• AIM OF THE TASK: Only the lines from the one containing "make_moss([vine_room, *growth_rooms, *lying, *(stalk_rooms[name]" through the end of the data below should be copied, each exactly as written and with both ends kept.

• GIVEN DATA:
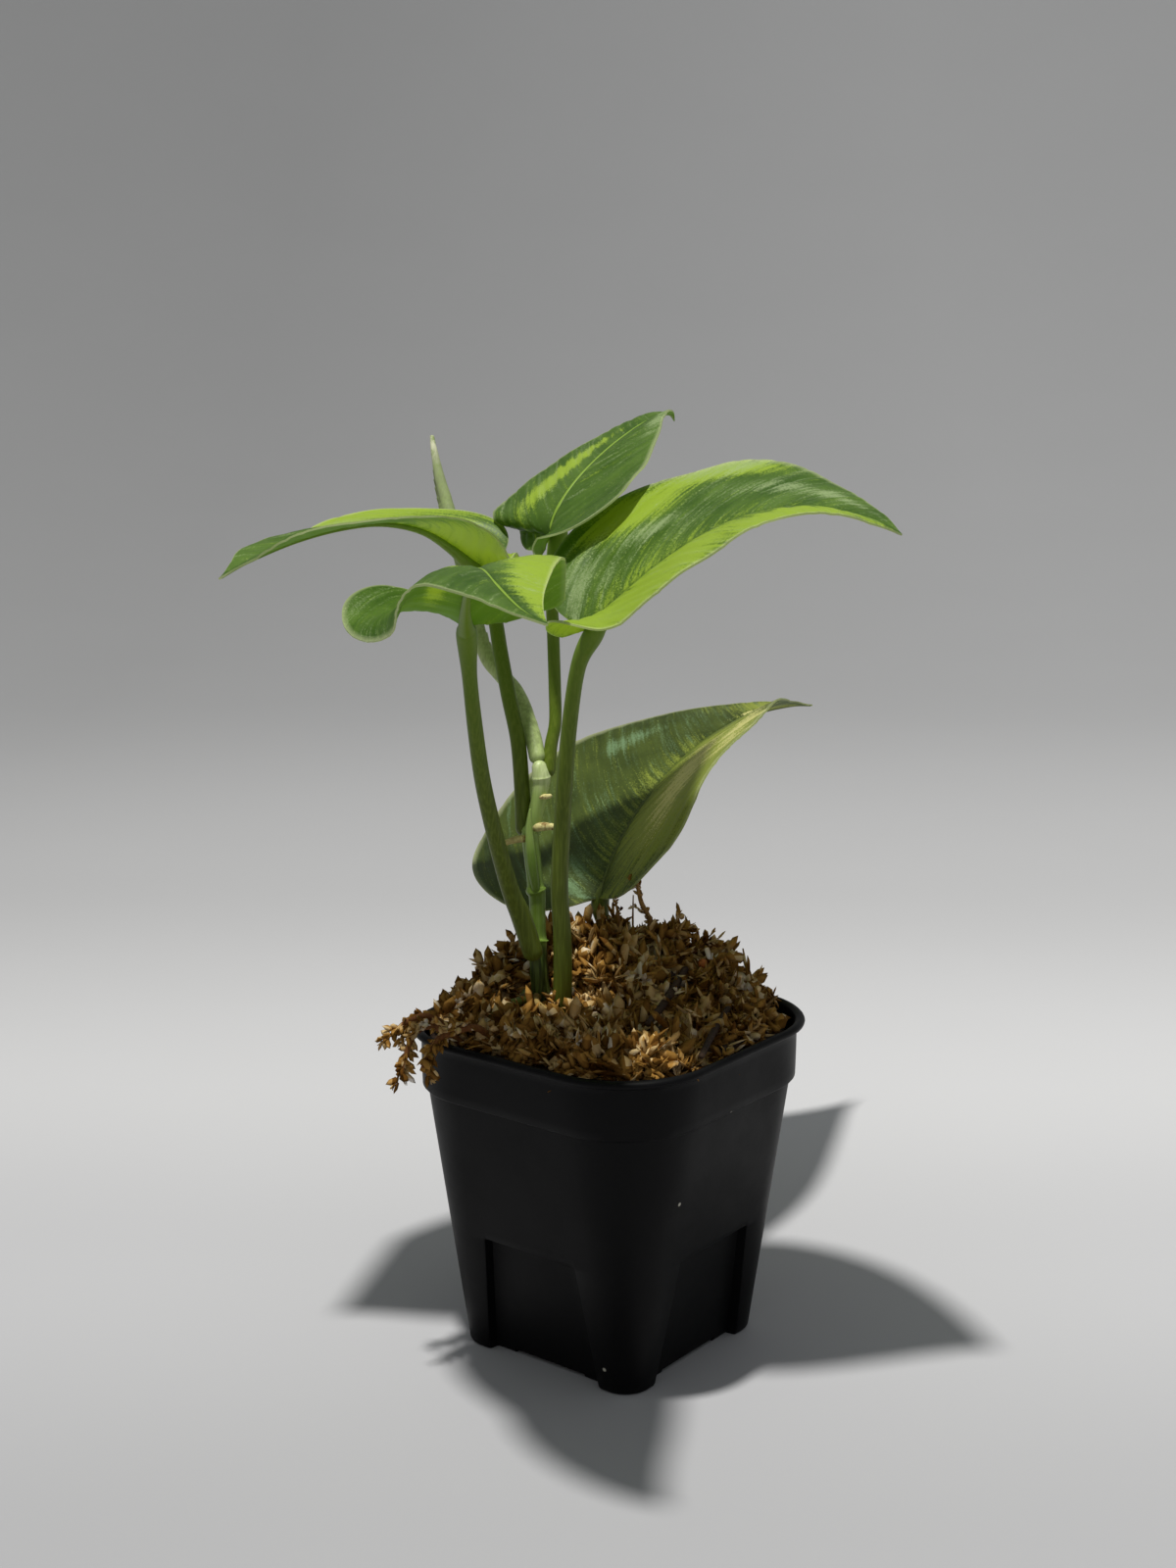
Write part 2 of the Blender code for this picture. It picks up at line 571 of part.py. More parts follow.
def blade_point(midrib, share, reach, side, width, fold, curl):
    """A point of the blade: reach runs out over a half that folds up and then curls."""
    place, up, left = midrib.frame(share)
    start = math.radians(at_station(fold, share))
    bend = math.radians(at_station(curl, share)) / width
    bend = bend if abs(bend) > 0.01 else 0.01
    out = (math.sin(start + bend * reach) - math.sin(start)) / bend
    rise = (math.cos(start) - math.cos(start + bend * reach)) / bend
    return place + left * side * out + up * rise


def blade_sheet(name, leaf, midrib, group):
    """The blade, as one sheet of triangles given its thickness."""
    bm = bmesh.new()
    for side, half in ((1, "left"), (-1, "right")):
        width = leaf["widths"][0 if side > 0 else 1] * MM
        rows = []
        for i in range(BLADE_ROWS + 1):
            x, y = heart_outline(i / BLADE_ROWS, leaf["lobe"], leaf["widest"], leaf["taper"])
            foot = max(x - VEIN_SLANT * y, 0.0)
            row = []
            for j in range(BLADE_COLUMNS + 1):
                v = j / BLADE_COLUMNS
                share = foot + (x - foot) * v ** 1.3
                point = blade_point(midrib, share, y * v * width, side, width, leaf["fold"][half], leaf["curl"][half])
                row.append(bm.verts.new(turned(point)))
            rows.append(row)
        for low, high in zip(rows, rows[1:]):
            for j in range(BLADE_COLUMNS):
                corners = (low[j], high[j], high[j + 1], low[j + 1])
                bm.faces.new(corners if side > 0 else reversed(corners))
    bmesh.ops.remove_doubles(bm, verts=bm.verts, dist=0.01 * MM)
    bmesh.ops.triangulate(bm, faces=bm.faces)
    bmesh.ops.recalc_face_normals(bm, faces=bm.faces)
    obj = add_object(name, mesh_from(name, bm), group)
    solidify = obj.modifiers.new("thickness", "SOLIDIFY")
    solidify.thickness = BLADE_THICKNESS
    solidify.offset = 0.0
    mesh = evaluated_mesh(obj)
    obj.modifiers.clear()
    obj.data = mesh
    return obj


def rib_route(midrib):
    """The raised rib under the blade, as a tapering stalk sunk half into it."""
    route = []
    for share, width in ((0.0, 3.2), (0.05, 2.6), (0.14, 2.1), (0.28, 1.8), (0.45, 1.5), (0.6, 1.2), (0.75, 1.0)):
        place, up, left = midrib.frame(share)
        sunk = place - up * (width * MM / 2 - 0.2 * MM)
        route.append((*(sunk / MM), width))
    return route


def make_leaf(name, leaf, clear_of):
    """One leaf: its stalk, its blade and the rib under the blade, grown as one piece."""
    midrib = Midrib(leaf["midrib"])
    obj = blade_sheet(name, leaf, midrib, PARTS)
    grown = new_collection(name + "_grown")
    tube(name + "_stalk", leaf["stalk"], grown)
    tube(name + "_rib", rib_route(midrib), grown, sides=1, smoothing=1)
    join_all(obj, grown)
    combine(obj, "DIFFERENCE", clear_of)
    return finish(obj, (0.09, 0.17, 0.035), 0.35)


def make_vine():
    vine = tube("vine", VINE_ROUTE, PARTS, smoothing=2)
    growths = new_collection("vine_growths")
    for count, route in enumerate(VINE_GROWTHS):
        tube(f"growth_{count}", route, growths, sides=1, smoothing=2)
    join_all(vine, growths)
    return finish(vine, (0.1, 0.17, 0.03), 0.4)


clear_scene()
PARTS = new_collection("satin_pothos")
CUTTERS = new_collection("cutters")

make_pot()
make_vine()
vine_room = tube("vine_room", VINE_ROUTE, CUTTERS, grow=GAP, smoothing=2)
growth_rooms = [tube(f"growth_room_{k}", route, CUTTERS, sides=1, grow=GAP, smoothing=2)
                for k, route in enumerate(VINE_GROWTHS)]
stalk_rooms = {name: tube(name + "_room", leaf["stalk"], CUTTERS, grow=GAP) for name, leaf in LEAVES.items()}
for name, leaf in LEAVES.items():
    make_leaf(name, leaf, [vine_room] if name != "leaf_low" else [])
new_leaf = tube("new_leaf", NEW_LEAF, PARTS)
combine(new_leaf, "DIFFERENCE", [vine_room, stalk_rooms["leaf_back"], stalk_rooms["leaf_left"]])
finish(new_leaf, (0.35, 0.42, 0.13), 0.4)
aerial_root = tube("aerial_root", AERIAL_ROOT, PARTS)
combine(aerial_root, "DIFFERENCE", [vine_room, growth_rooms[4]])
finish(aerial_root, (0.1, 0.15, 0.03), 0.5)
lying = [tube("aerial_root_room", AERIAL_ROOT, CUTTERS, grow=GAP)]
for name, route in TWIGS.items():
    finish(tube(name, route, PARTS, sides=1), (0.02, 0.012, 0.008), 0.8)
    lying.append(tube(name + "_room", route, CUTTERS, sides=1, grow=GAP))
make_moss([vine_room, *growth_rooms, *lying, *(stalk_rooms[name] for name in ("leaf_right", "leaf_low", "leaf_front"))])
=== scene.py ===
"""A satin pothos rooted in moss in a small square nursery pot, dressed for its portrait.

The plant's own points are in millimetres, as seen from the camera: +X to the right, +Y away from it,
the pot's axis at zero. PLANT_TURN turns them onto the pot, whose walls face along X and Y.
"""
import math
import random

import bmesh
import bpy
from mathutils import Matrix, Vector, noise
from mathutils.geometry import intersect_point_line


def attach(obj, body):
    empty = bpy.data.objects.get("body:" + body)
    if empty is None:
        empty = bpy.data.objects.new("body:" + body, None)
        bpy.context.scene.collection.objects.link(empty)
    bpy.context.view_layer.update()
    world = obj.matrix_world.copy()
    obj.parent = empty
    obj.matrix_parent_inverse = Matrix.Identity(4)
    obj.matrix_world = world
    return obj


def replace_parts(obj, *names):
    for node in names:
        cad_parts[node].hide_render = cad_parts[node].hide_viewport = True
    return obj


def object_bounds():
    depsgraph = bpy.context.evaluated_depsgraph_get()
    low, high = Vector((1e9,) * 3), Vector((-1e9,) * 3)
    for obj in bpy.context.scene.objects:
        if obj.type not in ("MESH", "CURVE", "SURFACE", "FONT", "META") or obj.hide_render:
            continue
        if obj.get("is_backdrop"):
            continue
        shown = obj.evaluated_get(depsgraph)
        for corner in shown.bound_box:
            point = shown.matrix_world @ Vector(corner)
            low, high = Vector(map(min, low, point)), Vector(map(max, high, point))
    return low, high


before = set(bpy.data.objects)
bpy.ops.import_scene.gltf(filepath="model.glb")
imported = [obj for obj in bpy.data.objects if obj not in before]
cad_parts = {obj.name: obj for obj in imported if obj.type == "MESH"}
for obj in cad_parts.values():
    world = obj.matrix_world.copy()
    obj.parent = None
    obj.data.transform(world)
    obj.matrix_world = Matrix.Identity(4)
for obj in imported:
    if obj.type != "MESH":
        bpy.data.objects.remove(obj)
cad_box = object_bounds()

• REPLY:
make_moss([vine_room, *growth_rooms, *lying, *(stalk_rooms[name] for name in ("leaf_right", "leaf_low", "leaf_front"))])
=== scene.py ===
"""A satin pothos rooted in moss in a small square nursery pot, dressed for its portrait.

The plant's own points are in millimetres, as seen from the camera: +X to the right, +Y away from it,
the pot's axis at zero. PLANT_TURN turns them onto the pot, whose walls face along X and Y.
"""
import math
import random

import bmesh
import bpy
from mathutils import Matrix, Vector, noise
from mathutils.geometry import intersect_point_line


def attach(obj, body):
    empty = bpy.data.objects.get("body:" + body)
    if empty is None:
        empty = bpy.data.objects.new("body:" + body, None)
        bpy.context.scene.collection.objects.link(empty)
    bpy.context.view_layer.update()
    world = obj.matrix_world.copy()
    obj.parent = empty
    obj.matrix_parent_inverse = Matrix.Identity(4)
    obj.matrix_world = world
    return obj


def replace_parts(obj, *names):
    for node in names:
        cad_parts[node].hide_render = cad_parts[node].hide_viewport = True
    return obj


def object_bounds():
    depsgraph = bpy.context.evaluated_depsgraph_get()
    low, high = Vector((1e9,) * 3), Vector((-1e9,) * 3)
    for obj in bpy.context.scene.objects:
        if obj.type not in ("MESH", "CURVE", "SURFACE", "FONT", "META") or obj.hide_render:
            continue
        if obj.get("is_backdrop"):
            continue
        shown = obj.evaluated_get(depsgraph)
        for corner in shown.bound_box:
            point = shown.matrix_world @ Vector(corner)
            low, high = Vector(map(min, low, point)), Vector(map(max, high, point))
    return low, high


before = set(bpy.data.objects)
bpy.ops.import_scene.gltf(filepath="model.glb")
imported = [obj for obj in bpy.data.objects if obj not in before]
cad_parts = {obj.name: obj for obj in imported if obj.type == "MESH"}
for obj in cad_parts.values():
    world = obj.matrix_world.copy()
    obj.parent = None
    obj.data.transform(world)
    obj.matrix_world = Matrix.Identity(4)
for obj in imported:
    if obj.type != "MESH":
        bpy.data.objects.remove(obj)
cad_box = object_bounds()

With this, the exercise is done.